▶ Given exercise
Tally every line of the listing below that holds "names", then give the tally alone.

▶ Source material

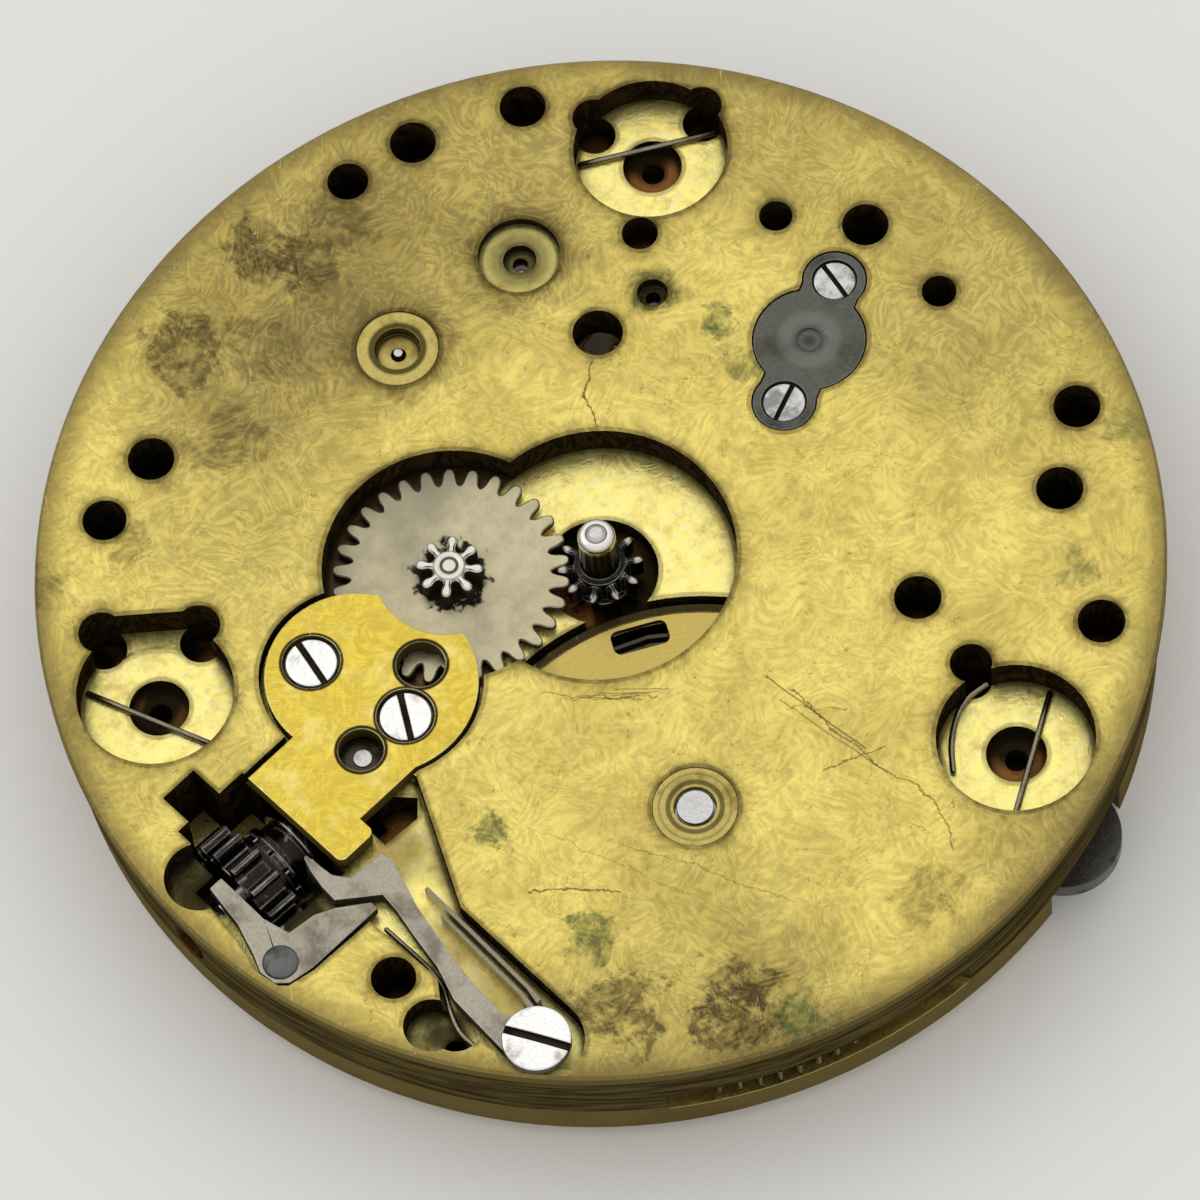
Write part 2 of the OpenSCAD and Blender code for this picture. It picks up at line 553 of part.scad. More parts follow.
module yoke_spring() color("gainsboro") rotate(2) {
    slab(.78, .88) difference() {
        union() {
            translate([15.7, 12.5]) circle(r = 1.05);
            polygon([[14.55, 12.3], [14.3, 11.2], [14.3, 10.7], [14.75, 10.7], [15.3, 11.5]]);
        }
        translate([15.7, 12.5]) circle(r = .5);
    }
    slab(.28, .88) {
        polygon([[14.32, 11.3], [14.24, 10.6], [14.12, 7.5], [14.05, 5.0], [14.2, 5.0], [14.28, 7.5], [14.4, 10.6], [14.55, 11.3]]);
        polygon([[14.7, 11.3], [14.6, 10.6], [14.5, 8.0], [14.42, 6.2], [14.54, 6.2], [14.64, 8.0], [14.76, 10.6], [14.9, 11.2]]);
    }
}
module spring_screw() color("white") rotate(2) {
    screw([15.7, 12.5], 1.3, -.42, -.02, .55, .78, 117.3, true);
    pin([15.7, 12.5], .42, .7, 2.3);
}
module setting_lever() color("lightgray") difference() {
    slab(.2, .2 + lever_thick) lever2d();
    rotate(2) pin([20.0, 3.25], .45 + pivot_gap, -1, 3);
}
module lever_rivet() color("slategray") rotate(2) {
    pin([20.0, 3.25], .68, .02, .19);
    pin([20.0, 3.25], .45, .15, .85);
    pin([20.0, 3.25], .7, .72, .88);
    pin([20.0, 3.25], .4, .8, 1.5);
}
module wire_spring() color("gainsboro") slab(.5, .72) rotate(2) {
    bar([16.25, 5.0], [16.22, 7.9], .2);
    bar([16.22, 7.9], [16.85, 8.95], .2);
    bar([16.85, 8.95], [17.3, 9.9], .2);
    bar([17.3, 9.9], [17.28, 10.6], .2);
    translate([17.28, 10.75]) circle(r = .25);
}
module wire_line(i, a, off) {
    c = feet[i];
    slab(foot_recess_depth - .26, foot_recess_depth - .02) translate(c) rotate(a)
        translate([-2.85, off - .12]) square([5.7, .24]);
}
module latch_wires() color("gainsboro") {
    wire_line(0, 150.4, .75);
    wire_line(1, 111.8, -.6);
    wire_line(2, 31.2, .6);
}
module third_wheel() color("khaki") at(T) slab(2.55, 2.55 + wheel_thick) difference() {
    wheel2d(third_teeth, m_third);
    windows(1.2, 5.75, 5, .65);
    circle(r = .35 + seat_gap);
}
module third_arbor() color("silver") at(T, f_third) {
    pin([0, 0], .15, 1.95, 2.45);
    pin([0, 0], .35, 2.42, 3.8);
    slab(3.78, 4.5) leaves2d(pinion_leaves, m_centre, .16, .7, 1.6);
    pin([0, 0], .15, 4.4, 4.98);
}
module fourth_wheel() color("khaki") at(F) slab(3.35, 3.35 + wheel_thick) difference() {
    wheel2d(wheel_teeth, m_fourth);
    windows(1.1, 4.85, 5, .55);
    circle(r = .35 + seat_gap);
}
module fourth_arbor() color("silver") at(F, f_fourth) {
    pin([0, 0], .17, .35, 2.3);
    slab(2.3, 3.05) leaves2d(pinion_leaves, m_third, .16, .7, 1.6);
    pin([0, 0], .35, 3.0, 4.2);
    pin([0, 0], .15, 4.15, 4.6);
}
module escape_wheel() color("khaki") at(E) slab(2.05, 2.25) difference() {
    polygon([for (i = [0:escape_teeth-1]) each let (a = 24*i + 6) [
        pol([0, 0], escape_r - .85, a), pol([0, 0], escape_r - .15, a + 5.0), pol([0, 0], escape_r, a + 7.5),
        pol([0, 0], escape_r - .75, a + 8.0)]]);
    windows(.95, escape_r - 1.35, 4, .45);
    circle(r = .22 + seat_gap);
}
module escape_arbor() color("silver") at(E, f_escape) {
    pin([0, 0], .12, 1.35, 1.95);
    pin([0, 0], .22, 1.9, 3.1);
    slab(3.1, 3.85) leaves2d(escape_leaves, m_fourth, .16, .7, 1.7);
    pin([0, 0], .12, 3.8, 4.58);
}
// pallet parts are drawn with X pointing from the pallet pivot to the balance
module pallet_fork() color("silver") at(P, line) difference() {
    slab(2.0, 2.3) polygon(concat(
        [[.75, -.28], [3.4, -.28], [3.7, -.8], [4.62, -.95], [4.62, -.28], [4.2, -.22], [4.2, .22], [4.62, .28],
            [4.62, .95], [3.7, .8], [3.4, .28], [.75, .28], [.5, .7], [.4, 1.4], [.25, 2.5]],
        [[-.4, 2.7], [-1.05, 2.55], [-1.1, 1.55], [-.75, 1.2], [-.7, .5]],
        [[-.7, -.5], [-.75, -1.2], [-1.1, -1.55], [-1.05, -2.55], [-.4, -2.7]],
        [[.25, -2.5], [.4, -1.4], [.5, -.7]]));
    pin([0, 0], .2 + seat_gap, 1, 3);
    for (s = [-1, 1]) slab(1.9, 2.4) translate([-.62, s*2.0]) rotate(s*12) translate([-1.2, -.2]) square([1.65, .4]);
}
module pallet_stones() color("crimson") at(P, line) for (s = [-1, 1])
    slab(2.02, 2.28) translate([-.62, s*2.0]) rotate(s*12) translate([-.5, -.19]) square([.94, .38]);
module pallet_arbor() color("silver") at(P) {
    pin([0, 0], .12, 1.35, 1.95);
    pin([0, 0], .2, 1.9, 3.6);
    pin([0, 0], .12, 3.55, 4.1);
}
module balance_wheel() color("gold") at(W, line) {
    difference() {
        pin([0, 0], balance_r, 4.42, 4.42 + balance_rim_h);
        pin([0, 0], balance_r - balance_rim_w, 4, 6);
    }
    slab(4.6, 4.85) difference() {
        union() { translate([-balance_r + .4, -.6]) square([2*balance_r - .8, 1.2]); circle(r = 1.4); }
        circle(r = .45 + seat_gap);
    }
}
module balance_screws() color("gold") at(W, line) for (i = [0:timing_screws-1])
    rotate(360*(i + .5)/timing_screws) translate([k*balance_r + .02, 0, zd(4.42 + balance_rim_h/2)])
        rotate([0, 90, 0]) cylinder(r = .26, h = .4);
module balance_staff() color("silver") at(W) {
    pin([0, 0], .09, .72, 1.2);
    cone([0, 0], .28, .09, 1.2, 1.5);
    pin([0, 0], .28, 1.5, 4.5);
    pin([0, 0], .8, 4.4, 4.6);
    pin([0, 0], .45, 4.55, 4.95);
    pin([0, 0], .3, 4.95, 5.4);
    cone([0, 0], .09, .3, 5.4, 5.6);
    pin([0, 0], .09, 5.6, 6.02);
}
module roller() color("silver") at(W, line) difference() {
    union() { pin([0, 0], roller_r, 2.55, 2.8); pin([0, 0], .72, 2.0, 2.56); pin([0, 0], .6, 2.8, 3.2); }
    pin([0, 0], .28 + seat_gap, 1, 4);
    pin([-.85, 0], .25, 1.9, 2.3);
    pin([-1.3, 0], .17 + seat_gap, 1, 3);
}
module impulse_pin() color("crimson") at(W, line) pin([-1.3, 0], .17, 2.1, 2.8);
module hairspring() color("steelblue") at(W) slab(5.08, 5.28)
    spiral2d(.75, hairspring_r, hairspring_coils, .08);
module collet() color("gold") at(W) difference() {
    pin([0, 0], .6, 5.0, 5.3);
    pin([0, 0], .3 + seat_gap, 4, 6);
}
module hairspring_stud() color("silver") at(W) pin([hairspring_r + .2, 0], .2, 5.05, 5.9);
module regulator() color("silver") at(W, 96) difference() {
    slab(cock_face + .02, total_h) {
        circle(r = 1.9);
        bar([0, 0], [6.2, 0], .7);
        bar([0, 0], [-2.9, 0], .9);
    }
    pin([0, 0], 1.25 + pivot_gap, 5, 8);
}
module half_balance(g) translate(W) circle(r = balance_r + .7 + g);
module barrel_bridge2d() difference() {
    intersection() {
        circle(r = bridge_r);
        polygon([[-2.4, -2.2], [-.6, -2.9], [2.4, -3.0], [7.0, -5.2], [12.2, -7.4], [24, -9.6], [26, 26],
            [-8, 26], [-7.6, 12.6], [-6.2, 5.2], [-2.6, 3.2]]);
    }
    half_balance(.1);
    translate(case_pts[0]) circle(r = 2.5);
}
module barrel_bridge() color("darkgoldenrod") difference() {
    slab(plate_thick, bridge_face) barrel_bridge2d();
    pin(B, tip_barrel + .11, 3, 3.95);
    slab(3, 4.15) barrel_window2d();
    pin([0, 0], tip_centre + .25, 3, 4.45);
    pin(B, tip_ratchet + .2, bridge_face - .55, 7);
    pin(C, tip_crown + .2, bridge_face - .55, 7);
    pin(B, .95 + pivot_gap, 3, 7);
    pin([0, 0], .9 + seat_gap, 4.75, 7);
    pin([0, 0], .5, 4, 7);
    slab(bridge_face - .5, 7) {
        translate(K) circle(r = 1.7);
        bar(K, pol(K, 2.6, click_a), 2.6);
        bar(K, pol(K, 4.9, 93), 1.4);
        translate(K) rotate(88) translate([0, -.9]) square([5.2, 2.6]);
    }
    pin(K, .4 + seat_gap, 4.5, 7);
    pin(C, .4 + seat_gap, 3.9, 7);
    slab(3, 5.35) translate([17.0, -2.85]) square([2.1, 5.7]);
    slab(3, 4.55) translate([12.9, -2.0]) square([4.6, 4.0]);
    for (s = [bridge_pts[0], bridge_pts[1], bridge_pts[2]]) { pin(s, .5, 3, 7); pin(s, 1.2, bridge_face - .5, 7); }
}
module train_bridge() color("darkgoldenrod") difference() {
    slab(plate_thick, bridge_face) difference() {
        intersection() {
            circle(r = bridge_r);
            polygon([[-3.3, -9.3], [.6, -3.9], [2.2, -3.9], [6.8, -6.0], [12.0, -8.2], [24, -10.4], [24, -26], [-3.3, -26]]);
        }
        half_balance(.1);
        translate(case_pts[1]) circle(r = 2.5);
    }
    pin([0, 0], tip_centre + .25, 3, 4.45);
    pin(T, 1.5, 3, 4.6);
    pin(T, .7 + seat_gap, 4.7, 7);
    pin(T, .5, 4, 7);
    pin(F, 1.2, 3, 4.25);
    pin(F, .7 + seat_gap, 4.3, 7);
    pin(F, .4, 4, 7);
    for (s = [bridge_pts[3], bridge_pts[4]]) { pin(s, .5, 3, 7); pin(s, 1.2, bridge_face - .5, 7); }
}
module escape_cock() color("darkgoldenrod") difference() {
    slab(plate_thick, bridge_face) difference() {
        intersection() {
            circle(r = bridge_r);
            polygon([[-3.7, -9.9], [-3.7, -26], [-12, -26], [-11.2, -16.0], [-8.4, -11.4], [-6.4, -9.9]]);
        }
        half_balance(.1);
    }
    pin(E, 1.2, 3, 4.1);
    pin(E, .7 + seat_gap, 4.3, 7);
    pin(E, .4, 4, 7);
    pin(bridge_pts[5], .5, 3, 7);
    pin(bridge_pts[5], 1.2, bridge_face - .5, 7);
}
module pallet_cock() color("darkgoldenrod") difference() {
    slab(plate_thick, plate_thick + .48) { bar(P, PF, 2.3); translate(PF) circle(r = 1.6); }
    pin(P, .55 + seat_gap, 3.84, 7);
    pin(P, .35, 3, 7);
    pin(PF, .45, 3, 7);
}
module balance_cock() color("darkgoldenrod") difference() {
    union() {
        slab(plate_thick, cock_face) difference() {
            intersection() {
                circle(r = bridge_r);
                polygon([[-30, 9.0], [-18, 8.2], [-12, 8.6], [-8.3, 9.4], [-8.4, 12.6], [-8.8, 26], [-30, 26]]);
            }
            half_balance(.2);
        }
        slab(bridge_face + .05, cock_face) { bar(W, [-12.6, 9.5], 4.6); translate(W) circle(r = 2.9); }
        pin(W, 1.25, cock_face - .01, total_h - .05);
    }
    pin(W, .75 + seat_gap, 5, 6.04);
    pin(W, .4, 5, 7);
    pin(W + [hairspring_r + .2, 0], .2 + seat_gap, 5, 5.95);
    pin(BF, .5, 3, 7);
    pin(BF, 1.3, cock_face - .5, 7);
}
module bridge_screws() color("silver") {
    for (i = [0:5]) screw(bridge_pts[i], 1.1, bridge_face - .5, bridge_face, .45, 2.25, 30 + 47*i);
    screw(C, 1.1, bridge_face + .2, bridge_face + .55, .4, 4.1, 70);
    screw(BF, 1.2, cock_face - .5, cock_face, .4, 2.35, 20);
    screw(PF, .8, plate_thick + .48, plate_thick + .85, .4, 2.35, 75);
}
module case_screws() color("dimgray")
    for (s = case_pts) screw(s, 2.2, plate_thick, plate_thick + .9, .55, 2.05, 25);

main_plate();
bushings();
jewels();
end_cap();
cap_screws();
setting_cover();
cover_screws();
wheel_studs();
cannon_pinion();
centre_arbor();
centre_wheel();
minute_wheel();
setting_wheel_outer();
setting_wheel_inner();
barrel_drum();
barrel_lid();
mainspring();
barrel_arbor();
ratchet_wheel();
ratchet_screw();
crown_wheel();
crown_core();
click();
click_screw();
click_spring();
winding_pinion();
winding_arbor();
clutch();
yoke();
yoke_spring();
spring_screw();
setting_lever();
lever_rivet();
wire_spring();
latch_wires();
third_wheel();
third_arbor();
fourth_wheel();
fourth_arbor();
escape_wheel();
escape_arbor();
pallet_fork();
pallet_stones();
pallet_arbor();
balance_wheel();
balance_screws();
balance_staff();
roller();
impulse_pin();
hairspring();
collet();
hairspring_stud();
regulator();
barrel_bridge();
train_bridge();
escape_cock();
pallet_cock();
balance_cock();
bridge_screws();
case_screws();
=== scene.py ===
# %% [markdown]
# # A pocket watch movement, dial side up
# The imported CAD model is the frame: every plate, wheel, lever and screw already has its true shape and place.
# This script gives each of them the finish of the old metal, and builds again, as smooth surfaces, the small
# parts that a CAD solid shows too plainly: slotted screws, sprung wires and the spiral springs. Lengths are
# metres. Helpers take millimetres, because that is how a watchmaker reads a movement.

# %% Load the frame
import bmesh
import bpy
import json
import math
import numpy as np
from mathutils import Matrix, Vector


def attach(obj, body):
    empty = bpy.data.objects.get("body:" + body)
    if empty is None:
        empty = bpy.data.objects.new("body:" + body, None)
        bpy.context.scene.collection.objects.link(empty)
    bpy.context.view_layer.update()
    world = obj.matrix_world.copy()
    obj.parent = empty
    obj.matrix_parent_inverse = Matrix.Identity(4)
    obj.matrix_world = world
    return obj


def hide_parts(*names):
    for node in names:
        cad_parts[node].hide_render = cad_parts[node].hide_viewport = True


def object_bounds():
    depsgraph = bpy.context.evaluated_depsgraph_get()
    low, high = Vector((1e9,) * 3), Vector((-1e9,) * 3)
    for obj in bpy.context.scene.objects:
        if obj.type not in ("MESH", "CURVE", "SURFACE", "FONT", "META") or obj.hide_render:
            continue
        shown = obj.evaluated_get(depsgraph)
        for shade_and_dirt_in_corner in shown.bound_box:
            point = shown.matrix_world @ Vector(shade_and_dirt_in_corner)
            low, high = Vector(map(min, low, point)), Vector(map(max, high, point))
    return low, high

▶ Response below
2